I would play every one of those ancient albums. I would play until I was out of time.

— Sarah Daniell Free pass

One day I’m going to rearrange the pot cupboard. One day I’m going to weed that corner by the clotheslin­e and plant crocuses. One day I’m going to die.

I imagine myself then, with all the time in the world but the saucepan for peas is already snugly inside the saucepan for potatoes and what’s a woman to do with so much eternity? When my hands are no longer tangible, I bet I wish I’d spent that one day undressing a lover. On a wild beach by myself with a book.
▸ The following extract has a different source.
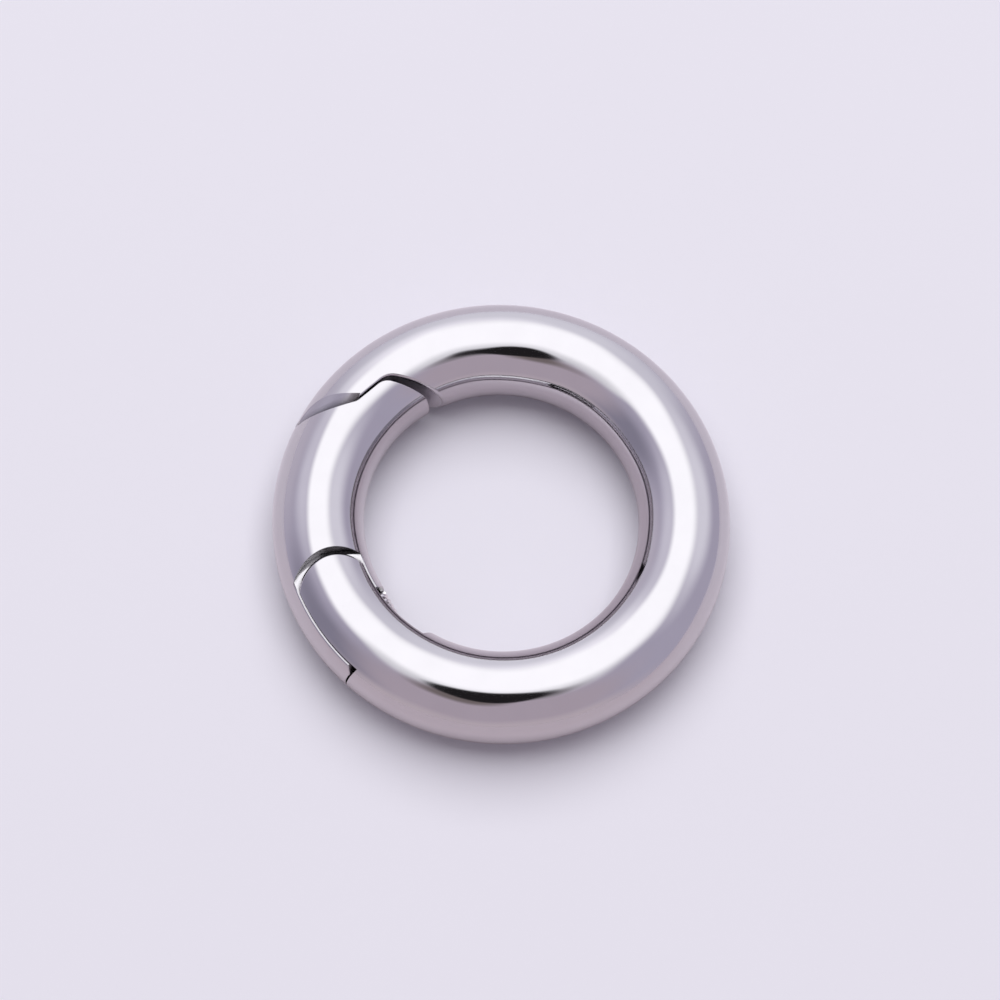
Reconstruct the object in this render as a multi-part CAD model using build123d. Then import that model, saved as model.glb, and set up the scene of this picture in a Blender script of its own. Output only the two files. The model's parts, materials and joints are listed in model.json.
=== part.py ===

Under an umbrella, looking at the creases around my friends’ eyes, flooded with certain gratefulne­ss that they really knew me.

February 29 is a free pass. It is, literally, that one day. Not long enough to finally go to Egypt and stand tiny against solid history, or to spot a tiger striping through the jungle scrub in Rajasthan but it is not a Monday and so I don’t have to work or even wake. It is extra time. A commodity, like broccoli stalks, that we are urged not to waste. I imagine a clock and I wonder, where are they putting those extra ticks? How do I keep an eye on them?

My waste of time is another woman’s crocus garden.